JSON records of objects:
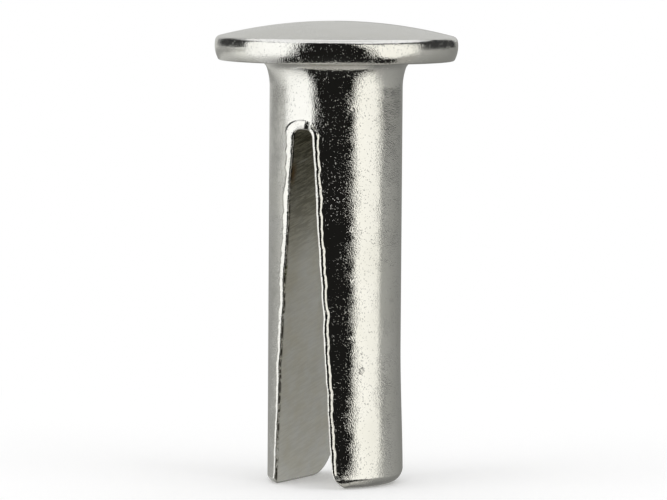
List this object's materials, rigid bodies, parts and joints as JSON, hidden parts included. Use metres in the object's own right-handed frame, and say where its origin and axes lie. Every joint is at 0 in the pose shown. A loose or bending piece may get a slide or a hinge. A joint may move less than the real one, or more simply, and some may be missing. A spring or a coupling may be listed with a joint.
{
  "type": "split rivet",
  "caption": "Metal rivet with a shallow domed head and a shank slit into two legs that spread to clinch leather, card or sheet.",
  "frame": {"origin": "on the shank's axis, in the plane of the head's underside", "axes": "+Z along the axis from the leg tips towards the head, Y through the slot from side to side, X from leg to leg"},
  "size_m": [0.0092, 0.0092, 0.0174],
  "materials": {
    "rivet": "bright nickel plate, near mirror, with a fine orange peel and duller faces inside the slot"
  },
  "bodies": {
    "root": {"rivet": "rivet"}
  },
  "joints": []
}
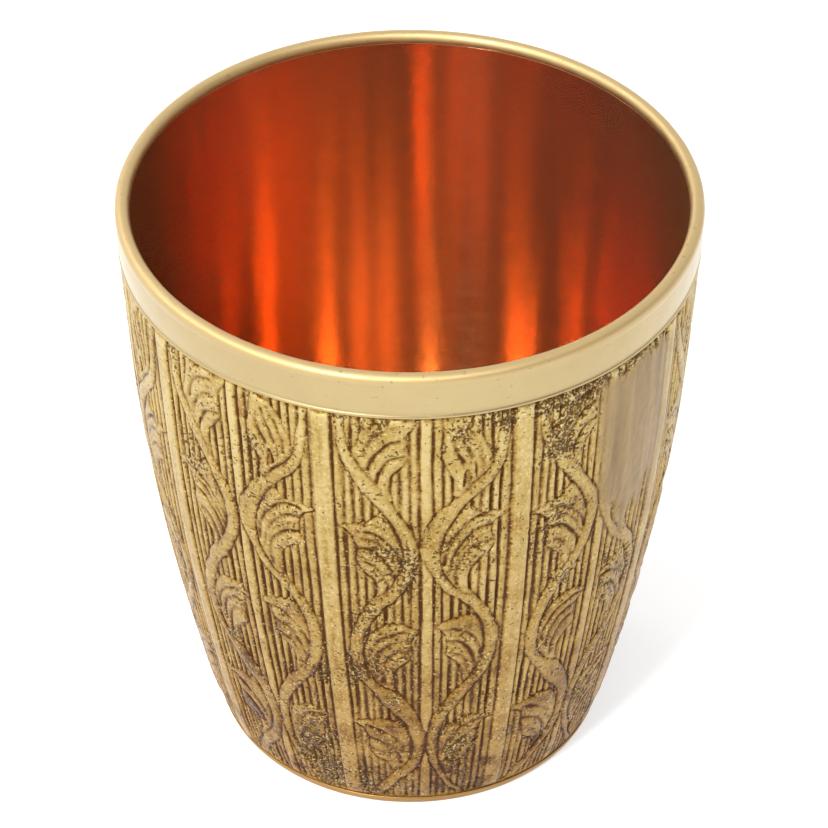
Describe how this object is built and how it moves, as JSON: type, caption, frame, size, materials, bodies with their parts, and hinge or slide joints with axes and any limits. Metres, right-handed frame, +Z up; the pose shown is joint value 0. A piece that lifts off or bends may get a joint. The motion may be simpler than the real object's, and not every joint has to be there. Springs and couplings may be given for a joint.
{
  "type": "drinking tumbler",
  "caption": "Handleless double-walled drinking tumbler: embossed brass wall with vine panels, copper inside, plain rim collar and foot ring.",
  "frame": {"origin": "centre of the foot, on the surface that the tumbler stands on", "axes": "+Z up along the cup's axis; -Y is the front, where the widest view of one panel faces"},
  "size_m": [0.08, 0.08, 0.0884],
  "materials": {
    "cast_brass": "cast and embossed, satin, darkened in the recesses",
    "copper": "spun copper, bright satin",
    "polished_brass": "polished",
    "turned_brass": "turned, satin",
    "solder": "matte"
  },
  "bodies": {
    "root": {"embossed_wall": "cast_brass", "copper_liner": "copper", "rim_band": "polished_brass", "foot_ring": "polished_brass", "base_disc": "turned_brass", "rim_solder": "solder", "base_solder": "solder"}
  },
  "joints": []
}
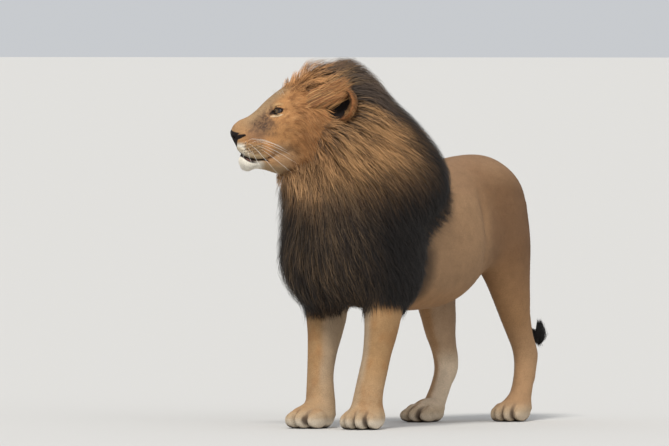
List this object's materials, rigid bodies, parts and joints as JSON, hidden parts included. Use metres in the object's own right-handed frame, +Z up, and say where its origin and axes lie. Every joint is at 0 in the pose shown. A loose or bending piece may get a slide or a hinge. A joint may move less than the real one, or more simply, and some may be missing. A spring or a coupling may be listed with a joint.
{
  "type": "lion",
  "caption": "Life-size standing male lion with a full dark mane, its head turned to its right and its tail hanging with the tuft curled up.",
  "frame": {"origin": "on the floor under the middle of the lion's bounding box", "axes": "+Z up, +X to the lion's own left, +Y from the chest towards the tail"},
  "size_m": [0.62, 1.6138, 1.4174],
  "materials": {
    "tan_coat": "short tan fur",
    "face_coat": "short ginger fur",
    "mane_hair": "long dark brown and golden hair",
    "leg_coat": "short golden fur",
    "tuft_hair": "black hair",
    "eye_amber": "wet gloss"
  },
  "bodies": {
    "root": {"head": "face_coat", "neck_mane": "mane_hair", "trunk": "tan_coat", "tail": "tan_coat", "tail_tuft": "tuft_hair", "ear_left": "face_coat", "ear_right": "face_coat", "eye_left": "eye_amber", "eye_right": "eye_amber", "foreleg_left": "leg_coat", "foreleg_right": "leg_coat", "fore_paw_left": "leg_coat", "fore_paw_right": "leg_coat", "hindleg_left": "tan_coat", "hindleg_right": "tan_coat", "hind_paw_left": "tan_coat", "hind_paw_right": "tan_coat"}
  },
  "joints": []
}
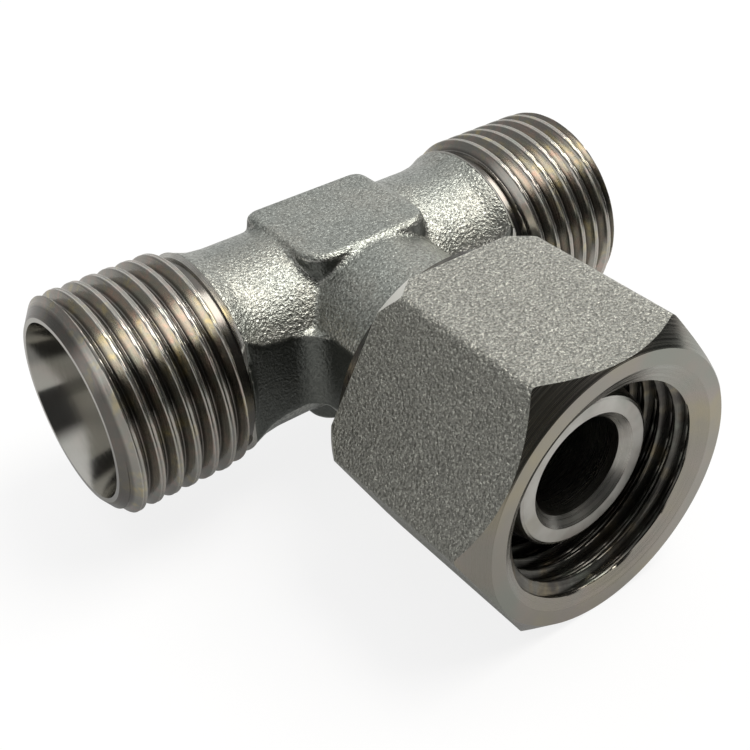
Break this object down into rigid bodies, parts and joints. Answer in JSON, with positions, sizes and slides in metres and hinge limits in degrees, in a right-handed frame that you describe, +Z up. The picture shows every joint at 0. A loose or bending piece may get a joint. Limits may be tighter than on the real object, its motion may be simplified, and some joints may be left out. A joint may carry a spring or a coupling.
{
  "type": "adjustable tee adapter",
  "caption": "Steel hydraulic tee with two threaded tube ends on its run and a hexagon swivel nut on its branch.",
  "frame": {"origin": "the point where the axis of the run crosses the axis of the branch", "axes": "+X along the run, -Y out of the branch's nut, +Z up from the flat pad above the crossing"},
  "size_m": [0.0496, 0.041, 0.022],
  "materials": {
    "body_steel": "zinc plated, matte on the forged faces and bright on the turned ones",
    "nut_steel": "zinc plated, matte on the flats and bright on the turned faces",
    "seal_rubber": "black, satin",
    "wire_steel": "drawn spring wire"
  },
  "bodies": {
    "tee": {"tee_body": "body_steel", "o_ring": "seal_rubber"},
    "nut": {"swivel_nut": "nut_steel", "retaining_wire": "wire_steel"}
  },
  "joints": [
    {"name": "nut_spin", "type": "hinge", "parent": "tee", "child": "nut", "pos_m": [0, -0.0232, 0], "axis": [0, -1, 0], "continuous": true}
  ]
}
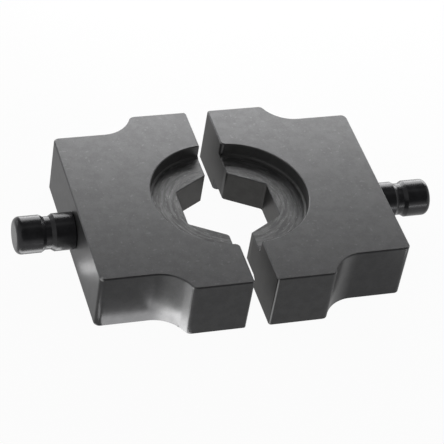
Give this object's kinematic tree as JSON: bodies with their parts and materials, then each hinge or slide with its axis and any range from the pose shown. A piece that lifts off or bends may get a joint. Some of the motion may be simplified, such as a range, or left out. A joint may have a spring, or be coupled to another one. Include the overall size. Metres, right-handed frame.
{
  "type": "crimp die",
  "caption": "Hexagonal crimping die set in matching halves, each with a half-hexagon nest, round relief and a grooved locating pin.",
  "frame": {"origin": "on the nest's axis, midway between the two parting faces, at the halves' lower faces", "axes": "+Z along the crimped cable, up from the lower faces; +X from the left half to the right half, along the pins and the closing stroke; +Y along the parting faces"},
  "size_m": [0.1098, 0.064, 0.016],
  "materials": {
    "die_steel": "blackened tool steel, fine-blasted faces and satin sides",
    "pin_steel": "glossy black-oxidised turned steel"
  },
  "bodies": {
    "left_half": {"left_die": "die_steel", "left_pin": "pin_steel"},
    "right_half": {"right_die": "die_steel", "right_pin": "pin_steel"}
  },
  "joints": [
    {"name": "closing_stroke", "type": "slide", "parent": "left_half", "child": "right_half", "axis": [-1, 0, 0], "range_m": [-0.0101, 0.00588]}
  ]
}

Aim: Your task is to quote the listing above word for word.

Output for this task:
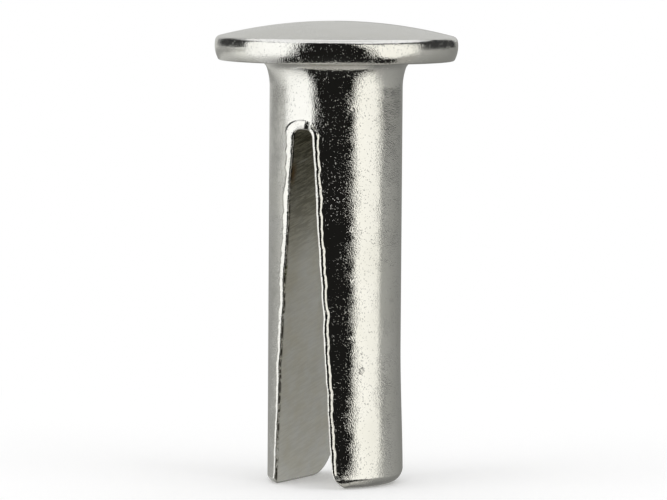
List this object's materials, rigid bodies, parts and joints as JSON, hidden parts included. Use metres in the object's own right-handed frame, and say where its origin and axes lie. Every joint is at 0 in the pose shown. A loose or bending piece may get a slide or a hinge. A joint may move less than the real one, or more simply, and some may be missing. A spring or a coupling may be listed with a joint.
{
  "type": "split rivet",
  "caption": "Metal rivet with a shallow domed head and a shank slit into two legs that spread to clinch leather, card or sheet.",
  "frame": {"origin": "on the shank's axis, in the plane of the head's underside", "axes": "+Z along the axis from the leg tips towards the head, Y through the slot from side to side, X from leg to leg"},
  "size_m": [0.0092, 0.0092, 0.0174],
  "materials": {
    "rivet": "bright nickel plate, near mirror, with a fine orange peel and duller faces inside the slot"
  },
  "bodies": {
    "root": {"rivet": "rivet"}
  },
  "joints": []
}
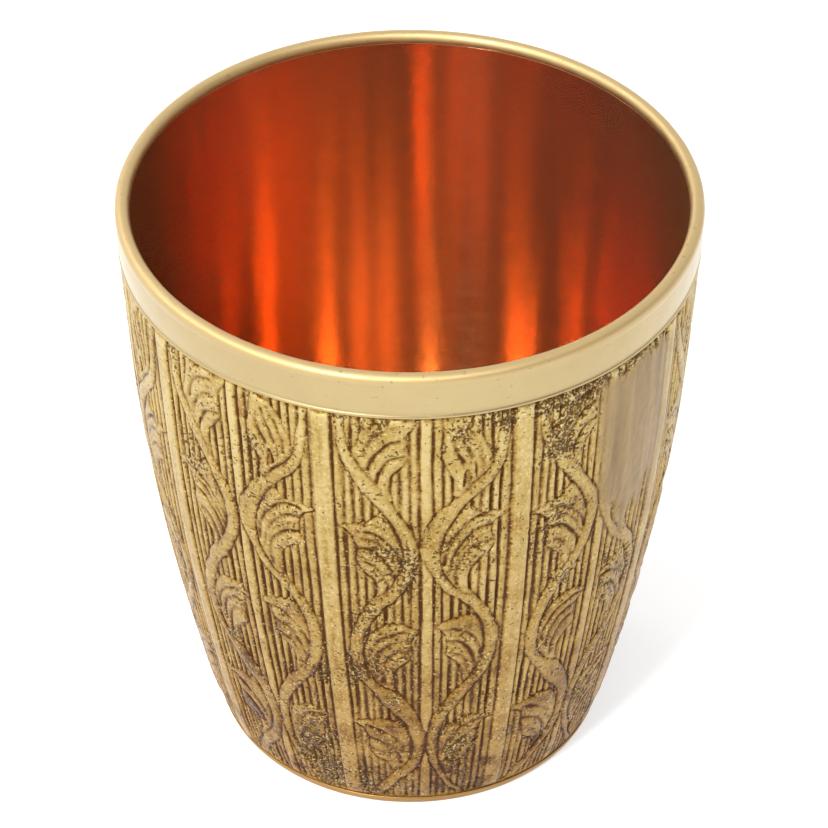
Describe how this object is built and how it moves, as JSON: type, caption, frame, size, materials, bodies with their parts, and hinge or slide joints with axes and any limits. Metres, right-handed frame, +Z up; the pose shown is joint value 0. A piece that lifts off or bends may get a joint. The motion may be simpler than the real object's, and not every joint has to be there. Springs and couplings may be given for a joint.
{
  "type": "drinking tumbler",
  "caption": "Handleless double-walled drinking tumbler: embossed brass wall with vine panels, copper inside, plain rim collar and foot ring.",
  "frame": {"origin": "centre of the foot, on the surface that the tumbler stands on", "axes": "+Z up along the cup's axis; -Y is the front, where the widest view of one panel faces"},
  "size_m": [0.08, 0.08, 0.0884],
  "materials": {
    "cast_brass": "cast and embossed, satin, darkened in the recesses",
    "copper": "spun copper, bright satin",
    "polished_brass": "polished",
    "turned_brass": "turned, satin",
    "solder": "matte"
  },
  "bodies": {
    "root": {"embossed_wall": "cast_brass", "copper_liner": "copper", "rim_band": "polished_brass", "foot_ring": "polished_brass", "base_disc": "turned_brass", "rim_solder": "solder", "base_solder": "solder"}
  },
  "joints": []
}
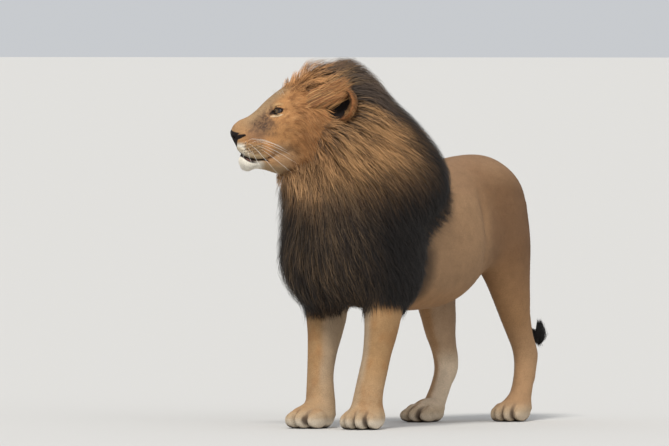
List this object's materials, rigid bodies, parts and joints as JSON, hidden parts included. Use metres in the object's own right-handed frame, +Z up, and say where its origin and axes lie. Every joint is at 0 in the pose shown. A loose or bending piece may get a slide or a hinge. A joint may move less than the real one, or more simply, and some may be missing. A spring or a coupling may be listed with a joint.
{
  "type": "lion",
  "caption": "Life-size standing male lion with a full dark mane, its head turned to its right and its tail hanging with the tuft curled up.",
  "frame": {"origin": "on the floor under the middle of the lion's bounding box", "axes": "+Z up, +X to the lion's own left, +Y from the chest towards the tail"},
  "size_m": [0.62, 1.6138, 1.4174],
  "materials": {
    "tan_coat": "short tan fur",
    "face_coat": "short ginger fur",
    "mane_hair": "long dark brown and golden hair",
    "leg_coat": "short golden fur",
    "tuft_hair": "black hair",
    "eye_amber": "wet gloss"
  },
  "bodies": {
    "root": {"head": "face_coat", "neck_mane": "mane_hair", "trunk": "tan_coat", "tail": "tan_coat", "tail_tuft": "tuft_hair", "ear_left": "face_coat", "ear_right": "face_coat", "eye_left": "eye_amber", "eye_right": "eye_amber", "foreleg_left": "leg_coat", "foreleg_right": "leg_coat", "fore_paw_left": "leg_coat", "fore_paw_right": "leg_coat", "hindleg_left": "tan_coat", "hindleg_right": "tan_coat", "hind_paw_left": "tan_coat", "hind_paw_right": "tan_coat"}
  },
  "joints": []
}
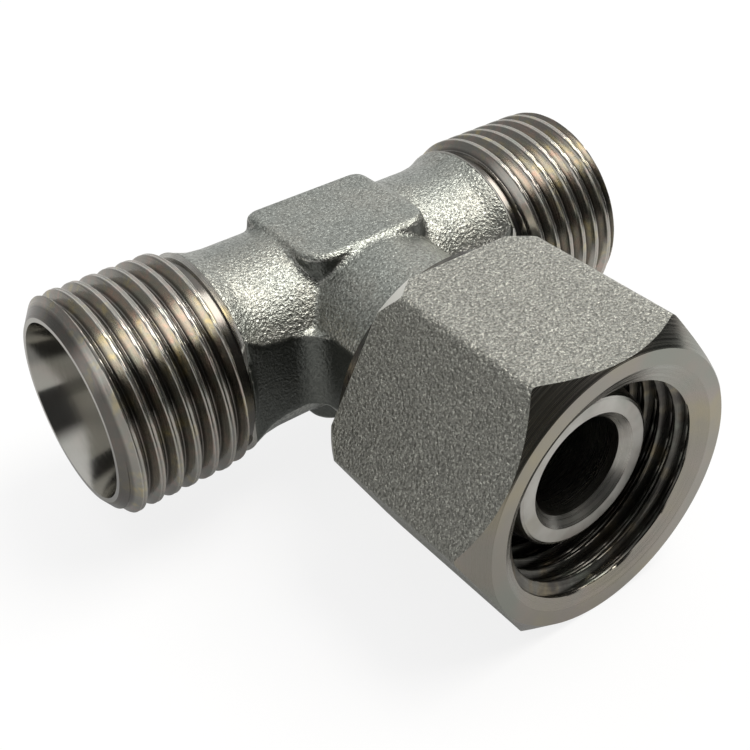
Break this object down into rigid bodies, parts and joints. Answer in JSON, with positions, sizes and slides in metres and hinge limits in degrees, in a right-handed frame that you describe, +Z up. The picture shows every joint at 0. A loose or bending piece may get a joint. Limits may be tighter than on the real object, its motion may be simplified, and some joints may be left out. A joint may carry a spring or a coupling.
{
  "type": "adjustable tee adapter",
  "caption": "Steel hydraulic tee with two threaded tube ends on its run and a hexagon swivel nut on its branch.",
  "frame": {"origin": "the point where the axis of the run crosses the axis of the branch", "axes": "+X along the run, -Y out of the branch's nut, +Z up from the flat pad above the crossing"},
  "size_m": [0.0496, 0.041, 0.022],
  "materials": {
    "body_steel": "zinc plated, matte on the forged faces and bright on the turned ones",
    "nut_steel": "zinc plated, matte on the flats and bright on the turned faces",
    "seal_rubber": "black, satin",
    "wire_steel": "drawn spring wire"
  },
  "bodies": {
    "tee": {"tee_body": "body_steel", "o_ring": "seal_rubber"},
    "nut": {"swivel_nut": "nut_steel", "retaining_wire": "wire_steel"}
  },
  "joints": [
    {"name": "nut_spin", "type": "hinge", "parent": "tee", "child": "nut", "pos_m": [0, -0.0232, 0], "axis": [0, -1, 0], "continuous": true}
  ]
}
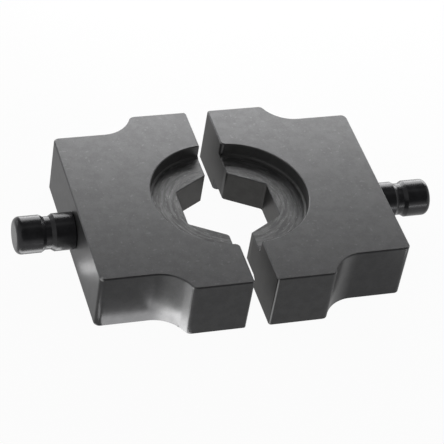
Give this object's kinematic tree as JSON: bodies with their parts and materials, then each hinge or slide with its axis and any range from the pose shown. A piece that lifts off or bends may get a joint. Some of the motion may be simplified, such as a range, or left out. A joint may have a spring, or be coupled to another one. Include the overall size. Metres, right-handed frame.
{
  "type": "crimp die",
  "caption": "Hexagonal crimping die set in matching halves, each with a half-hexagon nest, round relief and a grooved locating pin.",
  "frame": {"origin": "on the nest's axis, midway between the two parting faces, at the halves' lower faces", "axes": "+Z along the crimped cable, up from the lower faces; +X from the left half to the right half, along the pins and the closing stroke; +Y along the parting faces"},
  "size_m": [0.1098, 0.064, 0.016],
  "materials": {
    "die_steel": "blackened tool steel, fine-blasted faces and satin sides",
    "pin_steel": "glossy black-oxidised turned steel"
  },
  "bodies": {
    "left_half": {"left_die": "die_steel", "left_pin": "pin_steel"},
    "right_half": {"right_die": "die_steel", "right_pin": "pin_steel"}
  },
  "joints": [
    {"name": "closing_stroke", "type": "slide", "parent": "left_half", "child": "right_half", "axis": [-1, 0, 0], "range_m": [-0.0101, 0.00588]}
  ]
}